Представляет также интерес его фраза: «„Турбиных“ переделываю в большую драму». К сожалению, следов этой переделки не осталось.
«Полацкий» идет на Золотой Рог… — О тифлисско-батумской эпопее рассказывает Т. Н. Лаппа: «…Михаил отправился на разведку в Тифлис с намерением поставить там свою пьесу. Следом за ним приехала и я. Но работу мы никак не могли найти. И мы вынуждены были продать свои обручальные кольца, которые были куплены в Киеве у знаменитого ювелира, магазин которого находился в начале Крещатика, — Маршака. Кольца на внутренней стороне имели надписи: на одном — „Михаил Булгаков“, на другом — „Татьяна Булгакова“. Где-то они теперь?» Из более поздних ее воспоминаний: «…в Тифлисе… он бегал с высунутым языком. Вещи все продали, цепочку уже съели, и он решил, что поедем в Батум. Продали обручальные кольца и поехали. В Батуме мы сняли комнату где-то в центре, но денег уже почти не было. Он там тоже все пытался что-то написать, что-то куда-то пристроить, но ничего не выходило. Тогда Михаил говорит: „Я поеду за границу. Но ты не беспокойся, где бы я ни был, я тебя выпишу, вызову“… Ходили на пристань, в порт он ходил, все искал кого-то, чтоб его в трюме спрятали или еще как, но тоже ничего не получалось, потому что денег не было. А еще он очень боялся, что его выдадут. Очень боялся» (Запись Л. К. Паршина). Кое-что характерное о Батуме написал и О. Мандельштам в очерке «Батум» (Правда. 1922. 3 февраля): «Механизм этого маленького, почти игрушечного городка, вознесенного условиями нашего времени на высоту русской спекулятивной Калифорнии, необычайно прост. Есть одна пружина — турецкая лира…»
Дом № 4… колоссальное здание. — Речь идет о здании бывшего страхового общества «Россия» на Сретенском бульваре. В 1920-е гг. там находился Главполитпросвет со своими структурными отделениями.
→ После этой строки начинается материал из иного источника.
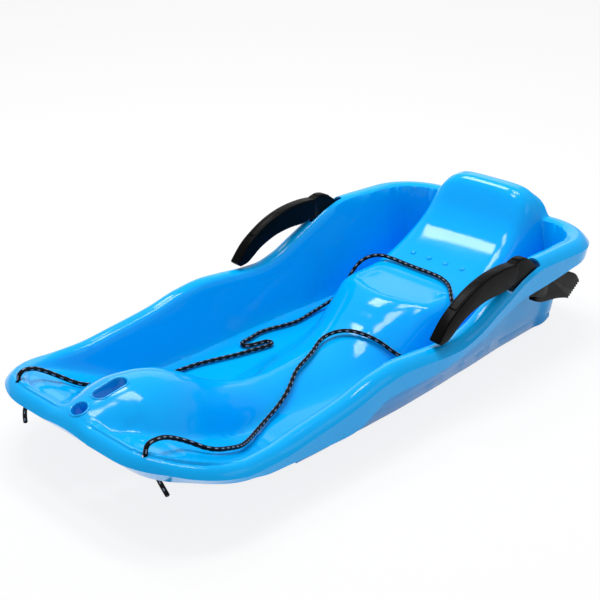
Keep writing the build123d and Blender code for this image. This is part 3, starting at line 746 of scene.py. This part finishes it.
def tube_along(name, points, radius, material, sides=12, closed=False):
    """A round tube along points, with a UV map in metres along and turns around."""
    count = len(points)
    if closed:
        along = np.roll(points, -1, axis=0) - np.roll(points, 1, axis=0)
    else:
        along = np.gradient(points, axis=0)
    along /= np.linalg.norm(along, axis=1)[:, None]
    side = np.cross(along[0], (0.0, 0.0, 1.0))
    if np.linalg.norm(side) < 0.2:
        side = np.cross(along[0], (0.0, 1.0, 0.0))
    frames = []
    for direction in along:
        side = side - direction * np.dot(side, direction)
        side = side / np.linalg.norm(side)
        frames.append((side, np.cross(direction, side)))
    length = np.concatenate([[0.0], np.cumsum(np.linalg.norm(np.diff(points, axis=0), axis=1))])
    # each ring's place on the line, its share of the radius, and its shift in radii
    rings = [(k, 1.0, 0.0) for k in range(count)]
    if not closed:
        rings = ([(0, 0.55, -0.35), (0, 0.86, -0.12)] + rings
                 + [(count - 1, 0.86, 0.12), (count - 1, 0.55, 0.35)])
    turns = np.arange(sides) / sides * 2 * math.pi
    vertices, lengths = [], []
    for k, scale, shift in rings:
        a, b = frames[k]
        centre = points[k] + along[k] * shift * radius
        vertices += [centre + radius * scale * (math.cos(turn) * a + math.sin(turn) * b)
                     for turn in turns]
        lengths.append(length[k] + shift * radius)
    faces, uvs = [], []
    last = len(rings) if closed else len(rings) - 1
    for k in range(last):
        after = (k + 1) % len(rings)
        u = (lengths[k], lengths[after] if after else lengths[k] + 0.001)
        for j in range(sides):
            right = (j + 1) % sides
            faces.append((k * sides + j, k * sides + right, after * sides + right,
                          after * sides + j))
            uvs += [(u[0], j / sides), (u[0], (j + 1) / sides), (u[1], (j + 1) / sides),
                    (u[1], j / sides)]
    if not closed:
        faces.append(tuple(reversed(range(sides))))
        faces.append(tuple(range((len(rings) - 1) * sides, len(rings) * sides)))
        uvs += [(0.0, 0.0)] * (2 * sides)
    piece = mesh_object(name, vertices, faces, material)
    layer = piece.data.uv_layers.new(name="rope")
    layer.data.foreach_set("uv", np.array(uvs, np.float32).ravel())
    return piece


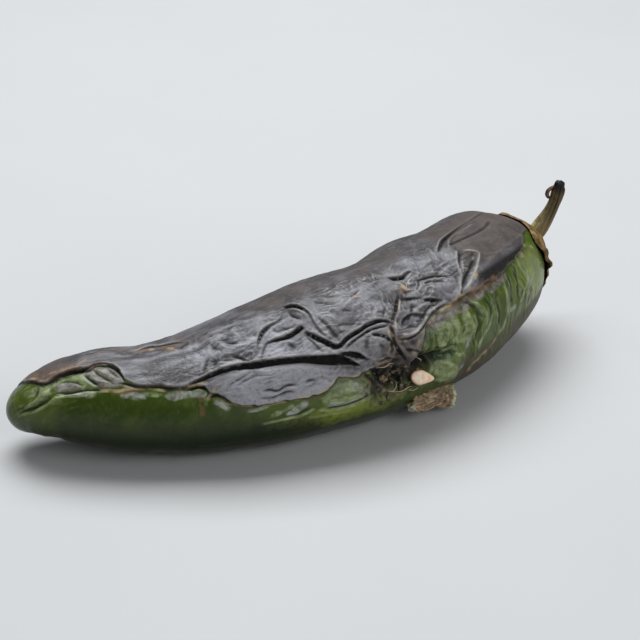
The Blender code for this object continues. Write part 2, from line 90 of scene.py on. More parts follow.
# Tucks: the skin above the gap overhangs it. Each has the lip's height, the gap's
# depth, how far the lip is pushed over the gap, how strong the highlight painted on the lip is,
# and a route of (s, theta, gap width). Each gap is painted near black as shade.
TUCKS = {
    "long_pleat": (0.55, 1.3, 0.3, 0.8, (
        (25.2, 48.5, 0.05), (27.8, 44.8, 0.3), (30, 42.5, 0.45), (32, 41.5, 0.55), (34, 42.3, 0.65),
        (36, 44.4, 0.75), (38, 46, 0.75), (40, 48.2, 0.75), (42, 51.2, 0.9), (44, 55.8, 1.3),
        (45.6, 59, 1.5), (47, 63, 0.9), (48.4, 69, 0.1))),
    "pleat_end": (0.3, 0.9, 0.2, 0.4, (
        (46, 55.5, 0.1), (47.2, 57.5, 0.6), (48.6, 61.5, 0.65), (49.5, 66.5, 0.1))),
    "deep_notch": (0.5, 1.2, 0.25, 0.2, (
        (43.3, 33, 0.2), (44.1, 38, 0.55), (45.1, 44, 0.6), (46, 49.5, 0.5), (46.8, 50, 0.5),
        (47.7, 47.7, 0.5), (48.9, 46.2, 0.5), (50.1, 45.2, 0.5), (51.3, 43.7, 0.45), (52.8, 44, 0.4),
        (54, 47, 0.25), (54.6, 50.5, 0.05))),
    "crown_arc": (0.45, 1, 0.25, 0.3, (
        (42.6, 3, 0.05), (43.4, 6, 0.4), (44.2, 10.5, 0.5), (44.7, 15, 0.35), (45, 21, 0.2),
        (44.9, 29, 0.15), (45.2, 38, 0.15), (45.8, 45, 0.05))),
    "inner_notch": (0.3, 0.7, 0.1, 0.5, (
        (43, 31, 0.05), (43.3, 37, 0.2), (43.8, 44, 0.2), (44.4, 51, 0.05))),
    "panel_top": (0.35, 0.9, 0.2, 0.3, (
        (36.5, 43, 0.05), (37.2, 36, 0.15), (38, 31, 0.2), (38.9, 30.2, 0.3), (40.2, 30.3, 0.45),
        (41.6, 30, 0.5), (42.9, 28.6, 0.55), (43.3, 30.5, 0.1))),
    "arch_rim": (0.45, 0.8, 0.2, 0.5, (
        (36.6, 33, 0.05), (37.2, 26.5, 0.25), (38, 21.5, 0.35), (39, 18, 0.3), (40.2, 16.3, 0.2),
        (41.4, 13.5, 0.15), (42.2, 9, 0.05))),
    "gully": (0.35, 1.1, 0.2, 0.3, (
        (57.4, 32.5, 0.05), (56.6, 37.5, 0.35), (55.7, 42.5, 0.4), (54.9, 46.5, 0.25),
        (54.5, 50, 0.05))),
    "gully_foot": (0.3, 1, 0.2, 0.2, (
        (54.1, 48, 0.05), (53.9, 54, 0.3), (53.6, 62, 0.3), (54, 69, 0.35), (54.4, 76, 0.1))),
    "cheek_under": (0.55, 0.9, 0.2, 0.7, (
        (54.3, 60.5, 0.1), (55.6, 62.5, 0.3), (57, 62, 0.35), (58.4, 59, 0.3), (59.5, 56, 0.15),
        (60.6, 53, 0.05))),
    "small_curve": (0.3, 0.6, 0.1, 0.5, (
        (55.4, 54, 0.05), (56.3, 49.5, 0.3), (57.4, 48.5, 0.25), (58.6, 51, 0.2), (59.9, 54, 0.05))),
    "small_hook": (0.3, 0.7, 0.1, 0.3, (
        (57.3, 35, 0.05), (58.2, 37.5, 0.25), (59.2, 39.5, 0.25), (60.4, 41, 0.05))),
    "small_slit": (0.3, 0.9, 0.15, 0.3, (
        (60, 42.5, 0.05), (60.7, 43.4, 0.35), (61.6, 45, 0.4), (62.6, 47.5, 0.05))),
    "torn_hole": (0.3, 1.4, 0.2, 0.2, (
        (58.1, 16.5, 0.1), (59, 18.8, 0.35), (59.9, 20.8, 0.4), (60.6, 20.6, 0.25), (61.4, 20.5, 0.2),
        (61.9, 22.5, 0.05))),
    "tip_overhang": (0.4, 0.8, 0.2, 0.3, (
        (4.4, 3, 0.05), (6, 19, 0.2), (7.1, 28, 0.2), (7.9, 26.5, 0.25), (8.5, 21.5, 0.35),
        (9.3, 17.5, 0.45), (10.2, 16, 0.5), (11.4, 17, 0.45), (12.6, 18, 0.3), (13.4, 14.5, 0.25),
        (14.6, 14.5, 0.25), (15.4, 18, 0.3), (16.2, 24, 0.3), (16.5, 29, 0.2), (17, 34, 0.05))),
    "tip_lower": (0.3, 0.6, 0.2, 0.2, (
        (16, 38.5, 0.05), (17.2, 38.8, 0.25), (18.4, 40.8, 0.25), (20.4, 41.8, 0.2), (22.4, 43.8, 0.25),
        (24.4, 47, 0.25), (26.6, 47.5, 0.05))),
    "top_groove": (0.4, 0.9, 0.2, 0.2, (
        (68.5, 15, 0.05), (70, 11, 0.35), (71.8, 6.5, 0.4), (73.6, 4, 0.35), (75.5, 2, 0.25),
        (77.5, 0.3, 0.2), (80, -1.5, 0.05))),
    "flank_slit": (0.2, 0.5, 0.1, 0.3, (
        (78.6, 51, 0.05), (79.1, 55, 0.2), (78.8, 61, 0.2), (78.4, 68, 0.05))),
    "slit_tip_top": (0.2, 0.6, 0.1, 0.2, (
        (9.9, -17, 0.05), (11.6, -15, 0.15), (13, -14, 0.2), (14.2, -18, 0.05))),
    "slit_top": (0.3, 0.6, 0.1, 0.4, (
        (18.6, -9, 0.05), (20.4, -11.5, 0.2), (21.8, -12, 0.25), (23, -9.5, 0.25), (25.6, -7, 0.25),
        (27.7, -2, 0.05))),
}

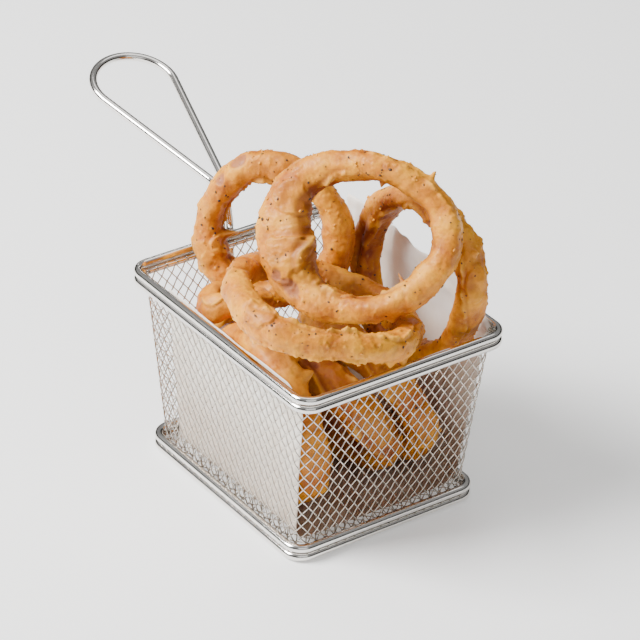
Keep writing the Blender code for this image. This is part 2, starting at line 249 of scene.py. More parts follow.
def steel_material(name, rough, colour):
    mat, nodes, links, shader = principled(name)
    shader.inputs["Metallic"].default_value = 1.0
    tex = noise_node(nodes, links, 420, 3)
    links.new(ramp(nodes, links, tex.outputs["Fac"],
                   [(0.3, tuple(c * 0.93 for c in colour)), (0.7, colour)]),
              shader.inputs["Base Color"])
    spread = nodes.new("ShaderNodeMapRange")
    spread.inputs["To Min"].default_value = rough * 0.75
    spread.inputs["To Max"].default_value = rough * 1.3
    broad = noise_node(nodes, links, 60, 4)
    links.new(broad.outputs["Fac"], spread.inputs["Value"])
    links.new(spread.outputs["Result"], shader.inputs["Roughness"])
    bump = nodes.new("ShaderNodeBump")
    bump.inputs["Strength"].default_value = 0.06
    bump.inputs["Distance"].default_value = 0.0003
    links.new(tex.outputs["Fac"], bump.inputs["Height"])
    links.new(bump.outputs["Normal"], shader.inputs["Normal"])
    return mat


def paper_material():
    mat, nodes, links, shader = principled("greaseproof paper")
    tex = noise_node(nodes, links, 90, 5)
    unshaded_paper = ramp(nodes, links, tex.outputs["Fac"],
                 [(0.3, (0.90, 0.81, 0.70)), (0.7, (0.96, 0.91, 0.84))])
    paint = nodes.new("ShaderNodeAttribute")
    paint.attribute_name = "painted_paper_shade"
    split = nodes.new("ShaderNodeSeparateColor")
    links.new(paint.outputs["Color"], split.inputs["Color"])
    # painted shade: the paper is mixed towards dark brown where the painted mask is high
    links.new(mix(nodes, links, split.outputs["Red"], unshaded_paper, (0.26, 0.135, 0.060)),
              shader.inputs["Base Color"])
    shader.inputs["Roughness"].default_value = 0.62
    shader.inputs["Subsurface Weight"].default_value = 0.35
    shader.inputs["Subsurface Radius"].default_value = (0.004, 0.0036, 0.0034)
    fibre = noise_node(nodes, links, 900, 3)
    bump = nodes.new("ShaderNodeBump")
    bump.inputs["Strength"].default_value = 0.15
    bump.inputs["Distance"].default_value = 0.0004
    links.new(fibre.outputs["Fac"], bump.inputs["Height"])
    links.new(bump.outputs["Normal"], shader.inputs["Normal"])
    return mat


def batter_material():
    """Golden batter with raw-onion patches; painted highlight makes the lumps and raised bits paler,
    painted shade browns the hollows, the inside face of the ring and rings low in the basket;
    the painted attribute holds painted shade, onion patch and painted highlight."""
    mat, nodes, links, shader = principled("fried batter")
    paint = nodes.new("ShaderNodeAttribute")
    paint.attribute_name = "batter"
    split = nodes.new("ShaderNodeSeparateColor")
    links.new(paint.outputs["Color"], split.inputs["Color"])
    broad = noise_node(nodes, links, 55, 5, 0.6)
    fine = noise_node(nodes, links, 560, 6, 0.7)
    base = ramp(nodes, links, broad.outputs["Fac"],
                [(0.36, GOLD_DEEP), (0.50, GOLD), (0.66, GOLD_PALE)])
    speck = ramp(nodes, links, fine.outputs["Fac"],
                 [(0.36, (0.78, 0.62, 0.45)), (0.52, (1.0, 1.0, 1.0)), (0.75, (1.05, 1.07, 1.10))])
    colour = mix(nodes, links, 0.6, base, speck, "MULTIPLY")
    # painted shade mixes in through the red channel, painted highlight through the blue, raw onion
    # through the green
    colour = mix(nodes, links, split.outputs["Red"], colour, BROWN)
    colour = mix(nodes, links, split.outputs["Blue"], colour, PALE)
    colour = mix(nodes, links, split.outputs["Green"], colour, ONION)
    links.new(colour, shader.inputs["Base Color"])
    gloss = nodes.new("ShaderNodeMapRange")
    gloss.inputs["To Min"].default_value = 0.36
    gloss.inputs["To Max"].default_value = 0.58
    links.new(broad.outputs["Fac"], gloss.inputs["Value"])
    links.new(gloss.outputs["Result"], shader.inputs["Roughness"])
    shader.inputs["Specular IOR Level"].default_value = 0.32
    shader.inputs["Subsurface Weight"].default_value = 0.10
    shader.inputs["Subsurface Radius"].default_value = (0.0045, 0.0020, 0.0009)
    shader.inputs["Coat Weight"].default_value = 0.07
    shader.inputs["Coat Roughness"].default_value = 0.18
    bump = nodes.new("ShaderNodeBump")
    bump.inputs["Strength"].default_value = 0.6
    bump.inputs["Distance"].default_value = 0.0007
    links.new(fine.outputs["Fac"], bump.inputs["Height"])
    links.new(bump.outputs["Normal"], shader.inputs["Normal"])
    return mat


def speck_material(name, dark, light, rough):
    mat, nodes, links, shader = principled(name)
    tex = noise_node(nodes, links, 700, 3)
    links.new(ramp(nodes, links, tex.outputs["Fac"], [(0.35, dark), (0.65, light)]),
              shader.inputs["Base Color"])
    shader.inputs["Roughness"].default_value = rough
    return mat


# Stronger than real batter: the view transform pales bright colours, and these make up for it.
GOLD_DEEP = (0.46, 0.125, 0.002)
GOLD = (0.70, 0.250, 0.004)
GOLD_PALE = (0.88, 0.395, 0.010)
# colour of the painted shade
BROWN = (0.22, 0.040, 0.001)
# colour of the painted highlight on raised batter
PALE = (0.88, 0.44, 0.045)
ONION = (0.34, 0.115, 0.050)


# ---------------------------------------------------------------- steel

def rods(mat):
    sizes = {
        "rim_rod_upper": (TOP_X, TOP_Y, RIM_R, RIM_Z),
        "rim_rod_lower": (TOP_X, TOP_Y, RIM_R, RIM_Z - STEP),
        "base_rod_lower": (BASE_X, BASE_Y, BASE_R, ROD / 2),
        "base_rod_upper": (BASE_X, BASE_Y, BASE_R, ROD / 2 + STEP),
    }
    for node, (hx, hy, r, z) in sizes.items():
        path = rounded_rectangle(hx, hy, r, z)
        verts, faces = tube(path, ROD / 2, 24, closed=True)
        ob = make_piece("round_" + node, verts, faces, mat)
        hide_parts(node)
    hx = wall_half(HEM_Z, BASE_X, TOP_X) - HEM / 2 - 0.0002
    hy = wall_half(HEM_Z, BASE_Y, TOP_Y) - HEM / 2 - 0.0002
    path = rounded_rectangle(hx, hy, MESH_R, HEM_Z)
    verts, faces = tube(path, HEM / 2, 10, closed=True)
    ob = make_piece("round_hem_wire", verts, faces, mat)
    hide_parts("hem_wire")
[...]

…кто-то сказал: «Мейерхольд». — Булгаков резко отрицательно относился к творчеству Мейерхольда. Это прослеживается в течение почти двадцати лет (см.: Булгаков М. Дневник. Письма. 1914–1940. М., 1997; Дневник Елены Булгаковой. М., 1990).
А вдруг это Брюсов с Белым?.. — Первоначально восхищенное отношение к именам знаменитых писателей очень быстро сменилось у Булгакова на скептически-критическое (по разным причинам, конечно, но главным критерием была все-таки верность русским традициям в самом широком понимании этого слова). Об этом говорят и дневниковые записи Булгакова. 12 октября 1924 г.: «Сейчас хоронят В. Я. Брюсова. У Литературно-художественного института его имени на Поварской стоит толпа в колоннах. Ждут лошади с красными султанами (вспомним сцену похорон Берлиоза в „закатном романе“. — В. Л). В колоннах интеллигенция и полуинтеллигенция. Много молодежи — коммунистически-рабфаковского мейерхольдовского типа». 26 января 1925 г.: «Позавчера был у П. Н. Зайцева на чтении А. Белого… Белый в черной курточке. По-моему, нестерпимо ломается и паясничает. Говорил воспоминания о Валерии Брюсове. На меня все это произвело нестерпимое впечатление. Какой-то вздор… символисты… В общем, пересыпая анекдотиками, порой занятными, долго нестерпимо говорил… о каком-то папортнике… о том, что Брюсов был „Лик“ символистов, но в то же время любил гадости делать… Я ушел, не дождавшись конца. После „Брюсова“ должен был быть еще отрывок из нового романа Белого. Мега».